**** Given data

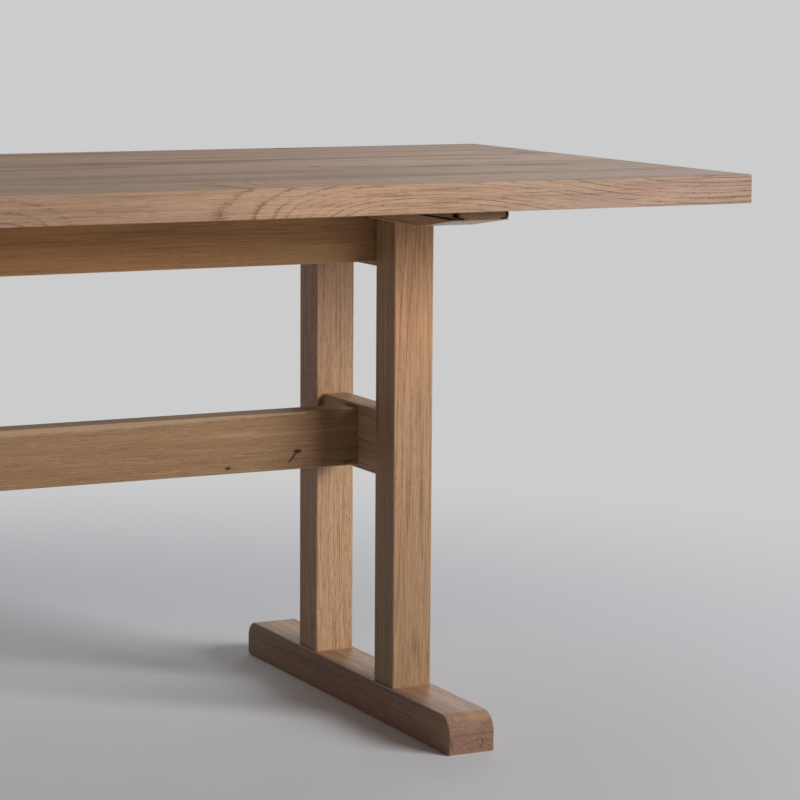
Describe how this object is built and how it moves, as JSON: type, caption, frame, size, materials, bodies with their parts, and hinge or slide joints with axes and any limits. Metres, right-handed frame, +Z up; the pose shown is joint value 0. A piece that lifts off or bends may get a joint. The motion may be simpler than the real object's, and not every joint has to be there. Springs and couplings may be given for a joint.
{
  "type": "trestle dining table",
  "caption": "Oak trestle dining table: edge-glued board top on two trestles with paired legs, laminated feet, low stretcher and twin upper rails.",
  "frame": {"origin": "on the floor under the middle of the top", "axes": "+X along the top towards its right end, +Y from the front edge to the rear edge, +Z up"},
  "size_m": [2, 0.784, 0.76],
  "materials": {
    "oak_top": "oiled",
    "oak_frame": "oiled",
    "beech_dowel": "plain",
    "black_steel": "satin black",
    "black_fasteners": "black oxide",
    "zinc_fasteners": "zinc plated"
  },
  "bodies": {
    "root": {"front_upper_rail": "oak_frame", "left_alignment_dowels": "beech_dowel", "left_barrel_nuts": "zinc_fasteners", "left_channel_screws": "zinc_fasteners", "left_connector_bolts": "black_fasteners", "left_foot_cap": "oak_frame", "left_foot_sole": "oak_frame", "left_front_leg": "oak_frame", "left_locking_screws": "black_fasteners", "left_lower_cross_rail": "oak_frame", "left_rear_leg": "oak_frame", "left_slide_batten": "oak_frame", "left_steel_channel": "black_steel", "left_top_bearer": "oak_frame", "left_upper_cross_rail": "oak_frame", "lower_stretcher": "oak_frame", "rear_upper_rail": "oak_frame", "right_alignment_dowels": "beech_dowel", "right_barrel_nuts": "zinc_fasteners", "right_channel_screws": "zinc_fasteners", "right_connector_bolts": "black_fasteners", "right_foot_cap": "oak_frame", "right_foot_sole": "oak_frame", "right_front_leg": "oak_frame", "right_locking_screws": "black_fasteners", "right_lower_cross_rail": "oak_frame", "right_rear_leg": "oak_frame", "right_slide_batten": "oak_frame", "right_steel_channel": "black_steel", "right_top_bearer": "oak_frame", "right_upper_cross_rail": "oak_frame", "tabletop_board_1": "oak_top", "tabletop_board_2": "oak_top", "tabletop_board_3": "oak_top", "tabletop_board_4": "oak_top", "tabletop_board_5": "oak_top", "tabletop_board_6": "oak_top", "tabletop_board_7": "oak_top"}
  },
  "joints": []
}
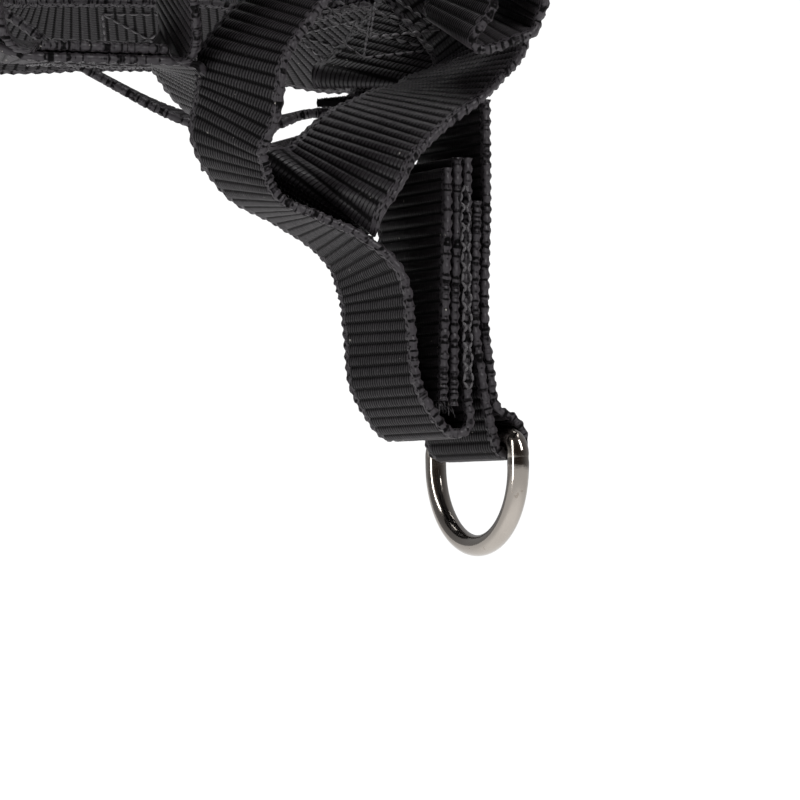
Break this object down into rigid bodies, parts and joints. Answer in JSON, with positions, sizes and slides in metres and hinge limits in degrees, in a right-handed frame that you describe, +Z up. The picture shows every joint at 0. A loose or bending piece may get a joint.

********

Work instructions: All of the data needs to be printed once more, exactly.

Task response:
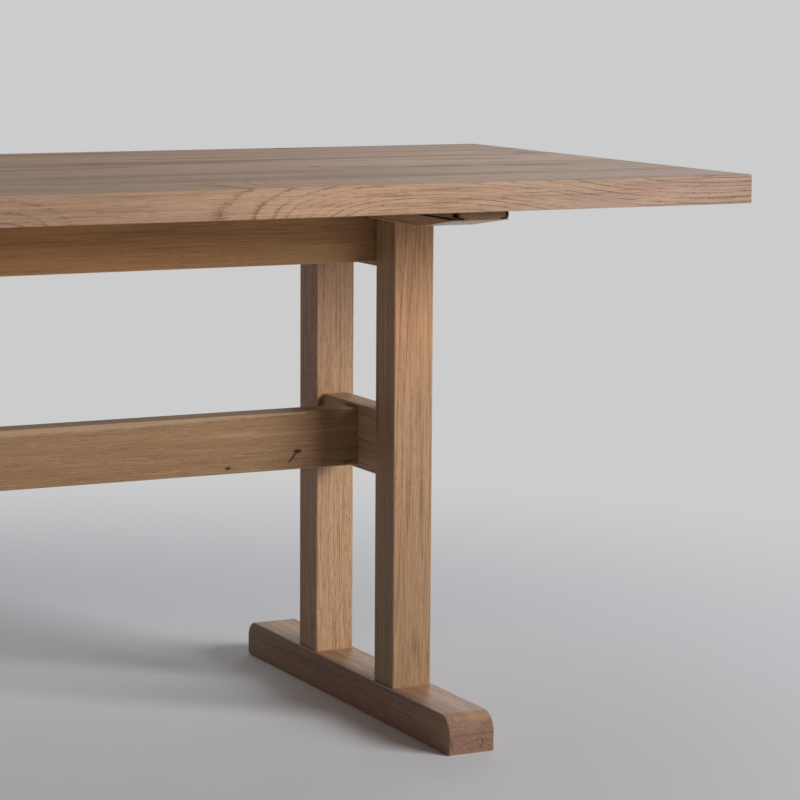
Describe how this object is built and how it moves, as JSON: type, caption, frame, size, materials, bodies with their parts, and hinge or slide joints with axes and any limits. Metres, right-handed frame, +Z up; the pose shown is joint value 0. A piece that lifts off or bends may get a joint. The motion may be simpler than the real object's, and not every joint has to be there. Springs and couplings may be given for a joint.
{
  "type": "trestle dining table",
  "caption": "Oak trestle dining table: edge-glued board top on two trestles with paired legs, laminated feet, low stretcher and twin upper rails.",
  "frame": {"origin": "on the floor under the middle of the top", "axes": "+X along the top towards its right end, +Y from the front edge to the rear edge, +Z up"},
  "size_m": [2, 0.784, 0.76],
  "materials": {
    "oak_top": "oiled",
    "oak_frame": "oiled",
    "beech_dowel": "plain",
    "black_steel": "satin black",
    "black_fasteners": "black oxide",
    "zinc_fasteners": "zinc plated"
  },
  "bodies": {
    "root": {"front_upper_rail": "oak_frame", "left_alignment_dowels": "beech_dowel", "left_barrel_nuts": "zinc_fasteners", "left_channel_screws": "zinc_fasteners", "left_connector_bolts": "black_fasteners", "left_foot_cap": "oak_frame", "left_foot_sole": "oak_frame", "left_front_leg": "oak_frame", "left_locking_screws": "black_fasteners", "left_lower_cross_rail": "oak_frame", "left_rear_leg": "oak_frame", "left_slide_batten": "oak_frame", "left_steel_channel": "black_steel", "left_top_bearer": "oak_frame", "left_upper_cross_rail": "oak_frame", "lower_stretcher": "oak_frame", "rear_upper_rail": "oak_frame", "right_alignment_dowels": "beech_dowel", "right_barrel_nuts": "zinc_fasteners", "right_channel_screws": "zinc_fasteners", "right_connector_bolts": "black_fasteners", "right_foot_cap": "oak_frame", "right_foot_sole": "oak_frame", "right_front_leg": "oak_frame", "right_locking_screws": "black_fasteners", "right_lower_cross_rail": "oak_frame", "right_rear_leg": "oak_frame", "right_slide_batten": "oak_frame", "right_steel_channel": "black_steel", "right_top_bearer": "oak_frame", "right_upper_cross_rail": "oak_frame", "tabletop_board_1": "oak_top", "tabletop_board_2": "oak_top", "tabletop_board_3": "oak_top", "tabletop_board_4": "oak_top", "tabletop_board_5": "oak_top", "tabletop_board_6": "oak_top", "tabletop_board_7": "oak_top"}
  },
  "joints": []
}
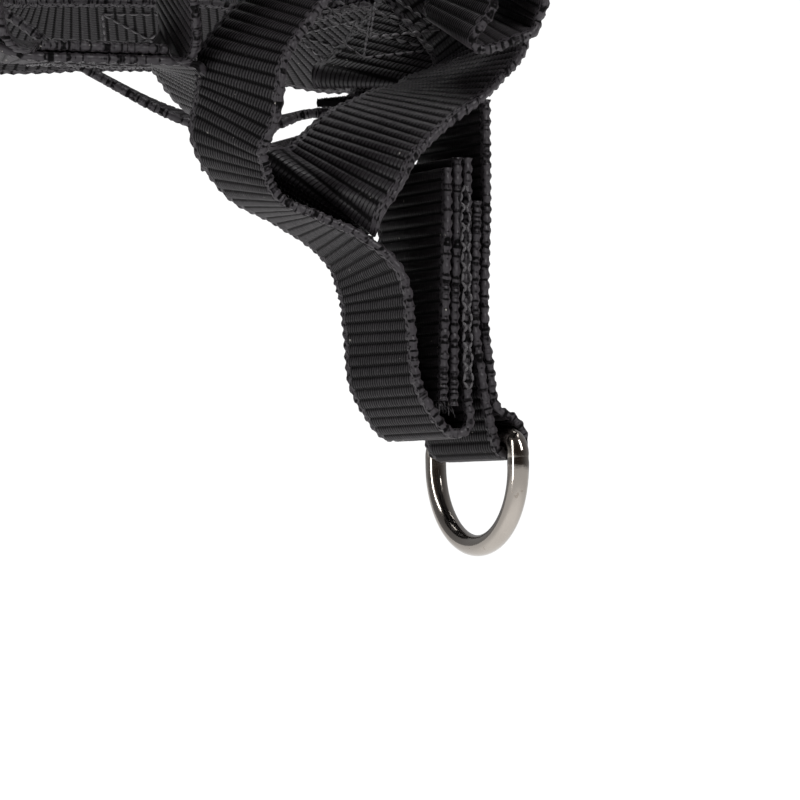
Break this object down into rigid bodies, parts and joints. Answer in JSON, with positions, sizes and slides in metres and hinge limits in degrees, in a right-handed frame that you describe, +Z up. The picture shows every joint at 0. A loose or bending piece may get a joint.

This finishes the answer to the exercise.